Светлый фон

— Я прожил в Англии четыре с половиной года, из них четыре с четвертью провел в барах, — сказал я. — По-английски я говорил с женой и теперь говорю с Оливией.

— Вы не рассказывали мне, как очутились в Англии.

Я закурил и смерил его взглядом.

— Не надоело еще?

— Надо же о чем-то говорить за пивом.

— Но о футболе вы говорить не хотите.

— Я в нем не разбираюсь.

— Черт! — воскликнул бармен.

Мы подняли глаза как раз вовремя, чтобы увидеть, как мяч попал в штангу.

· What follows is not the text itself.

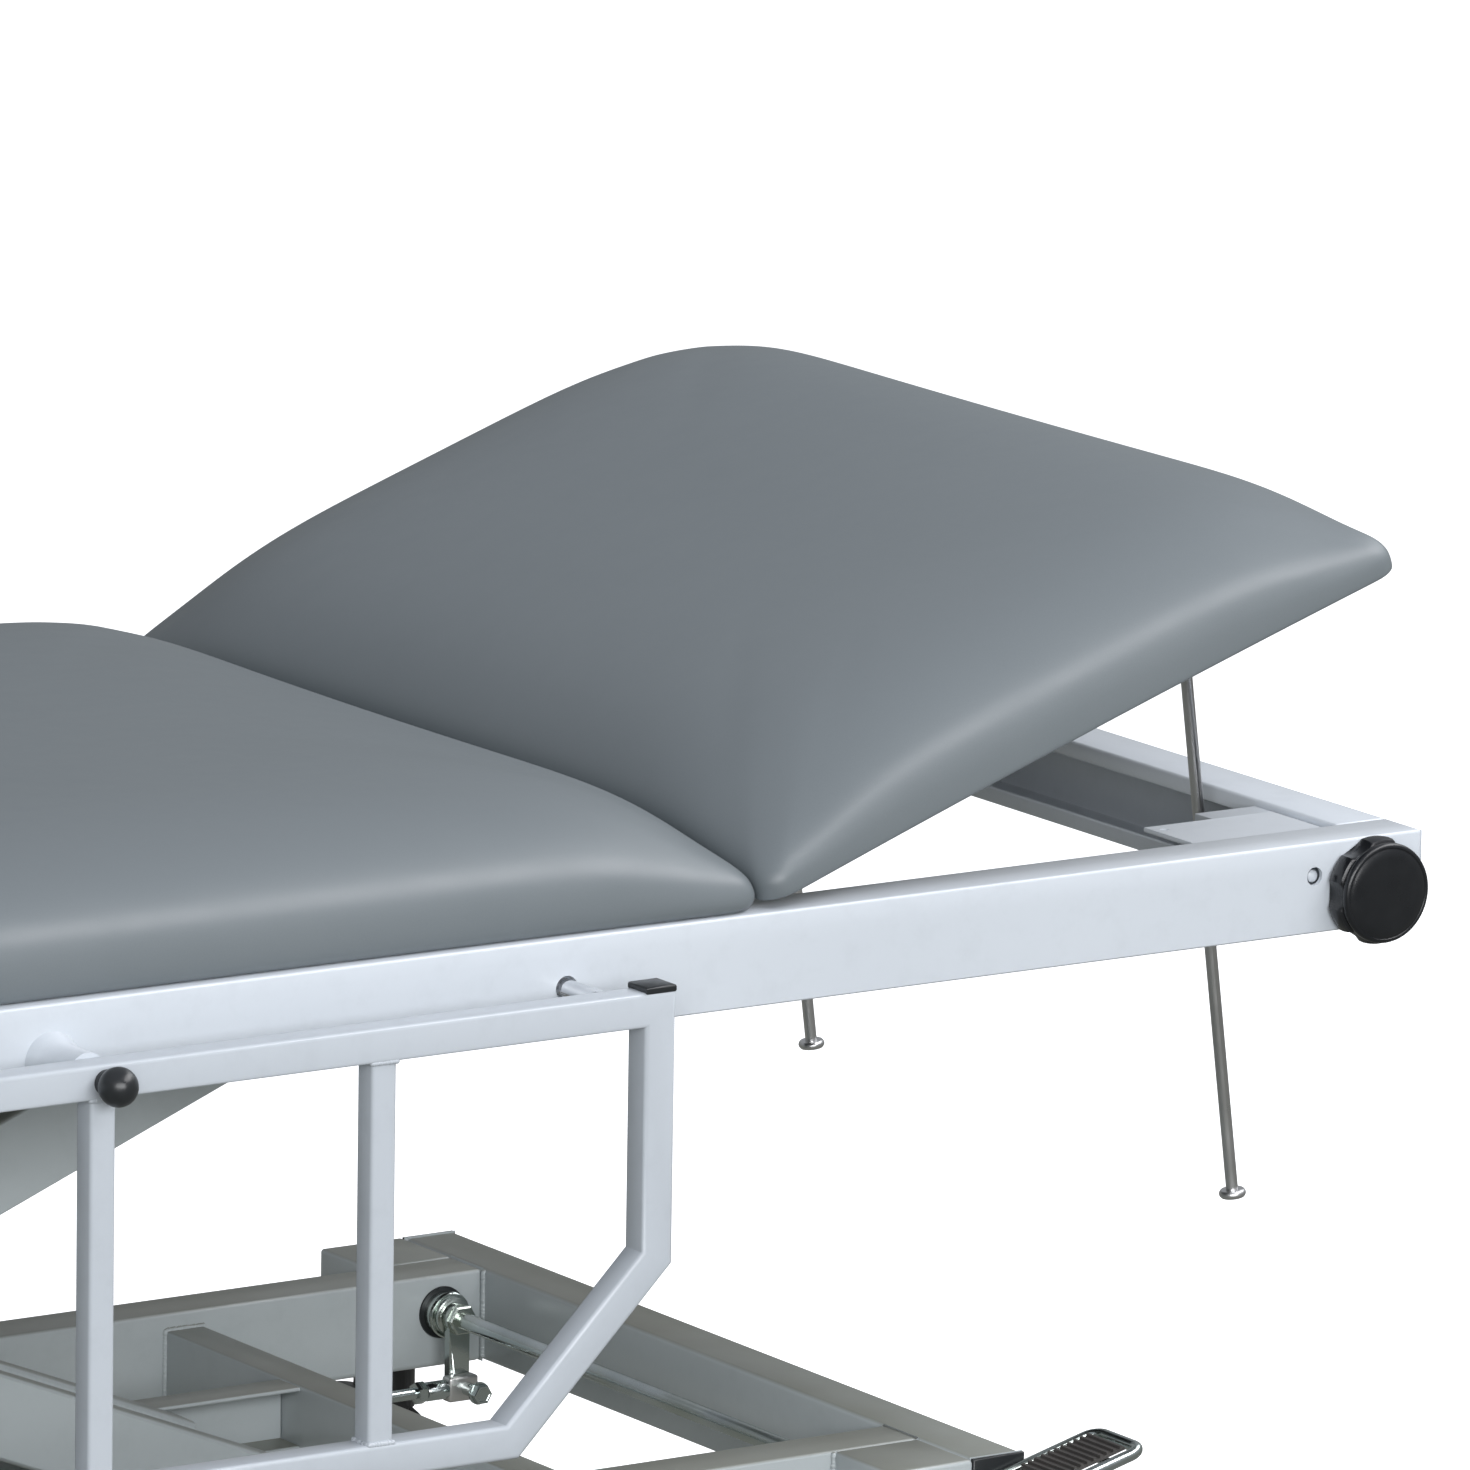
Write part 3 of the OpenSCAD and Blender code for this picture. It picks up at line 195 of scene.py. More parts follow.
def powder_coat(name, light, dark, rough, top_face_shade=None):
    """Sprayed paint with faint patches and specks, and painted shade of the given darker colour on its upper faces.
    """
    f = Finish(name, IOR=1.5, Coat_Weight=0.25, Coat_Roughness=0.2)
    patches = f.ramp(f.noise(3.0, 4.0), 0.0, 1.0, 0.35, 0.65)
    specks = f.ramp(f.noise(45.0, 5.0, 0.65), 0.0, 0.25, 0.5, 0.75)
    tone = f.mix(specks, f.mix(patches, light, dark), [c * 0.82 for c in dark])
    # Upward faces are painted darker in the given colour, broken up by noise: painted shade standing in for the
    # shadow and dim reflection on them.
    if top_face_shade:
        normal = f.node("ShaderNodeTexCoord").outputs["Normal"]
        facing = f.node("ShaderNodeSeparateXYZ", Vector=normal).outputs["Z"]
        share = f.node("ShaderNodeMath", Value=0.5)
        share.operation = "MULTIPLY"
        f.feed(f.ramp(facing, 0.0, 1.0, 0.55, 0.95), share.inputs[0])
        f.feed(f.ramp(f.noise(7.0, 4.0), 0.75, 1.0), share.inputs[1])
        tone = f.mix(share.outputs[0], tone, top_face_shade)
    f.colour(tone)
    f.roughness(f.ramp(f.noise(12.0, 3.0), rough - 0.06, rough + 0.06))
    f.add_grain(f.noise(900.0, 2.0), 0.00006, 0.5)
    return f.material


def vinyl(name):
    f = Finish(name, IOR=1.5, Specular_IOR_Level=0.55)
    cells = f.node("ShaderNodeTexVoronoi", Vector=f.place, Scale=1300.0)
    cells.feature = "DISTANCE_TO_EDGE"
    creases = f.ramp(cells.outputs["Distance"], 0.0, 1.0, 0.0, 0.25)
    cloud = f.ramp(f.noise(2.2, 4.0, 0.55), 0.0, 1.0, 0.3, 0.7)
    tone = f.mix(cloud, (0.145, 0.166, 0.178), (0.155, 0.176, 0.188))
    # The grain's creases are also painted darker in the colour: painted shade in them.
    f.colour(f.mix(f.ramp(creases, 0.3, 0.0, 0.0, 1.0), tone, (0.115, 0.135, 0.146)))
    f.roughness(f.ramp(f.noise(30.0, 4.0), 0.41, 0.47))
    f.add_grain(creases, 0.00003, 0.35)
    f.add_grain(f.noise(260.0, 3.0), 0.00005, 0.3)
    return f.material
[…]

— Мой отец служил в армии, это вам уже известно. Службу проходил в Гвинее, участвуя в добрых старых колониальных войнах в войсках генерала Спинолы. Может быть, и это вам известно.

— А дальше?

— Войны эти были совершенно бесперспективными. Ваши ровесники гибли каждый день лишь потому, что Салазар мечтал о титуле императора.

Генерал Спинола же был обуреваем другой идеей: чем убивать людей, делая их португальскими подданными, не лучше ли завоевать их, неся им добро? Он решил, как это говорится, вести войну за умы и сердца. Он улучшил медицинское обслуживание и образование, стал снабжать население книгами, и все такое прочее, и африканцы вдруг полюбили его, а бунтари потеряли желание бунтовать. Отцовские солдаты перестали гибнуть, что и сделало его горячим приверженцем Спинолы.

Карлуш откинулся в кресле. По-видимому, в нем уже зрел протест, и я вновь почувствовал усталость.

— Таким образом, после революции, когда схлынула общая эйфория и Португалия превратилась в кипящий котел из различных политических партий, а в администрации значительное влияние приобрели коммунисты, мой отец пришел к выводу, что единственный верный выход из всего этого хаоса — его старый дружок Спинола.

— Второй переворот, — сказал Карлуш.

— Именно. Как вы знаете, заговор был раскрыт, и отец вынужден был немедленно уехать. У него имелись друзья в Лондоне, так что мы двинули туда. Вот и все.

— Его следовало расстрелять, — сказал Карлуш, опустив голову к пивной кружке.

— Что-что?

— Я сказал, что… вашего отца следовало расстрелять.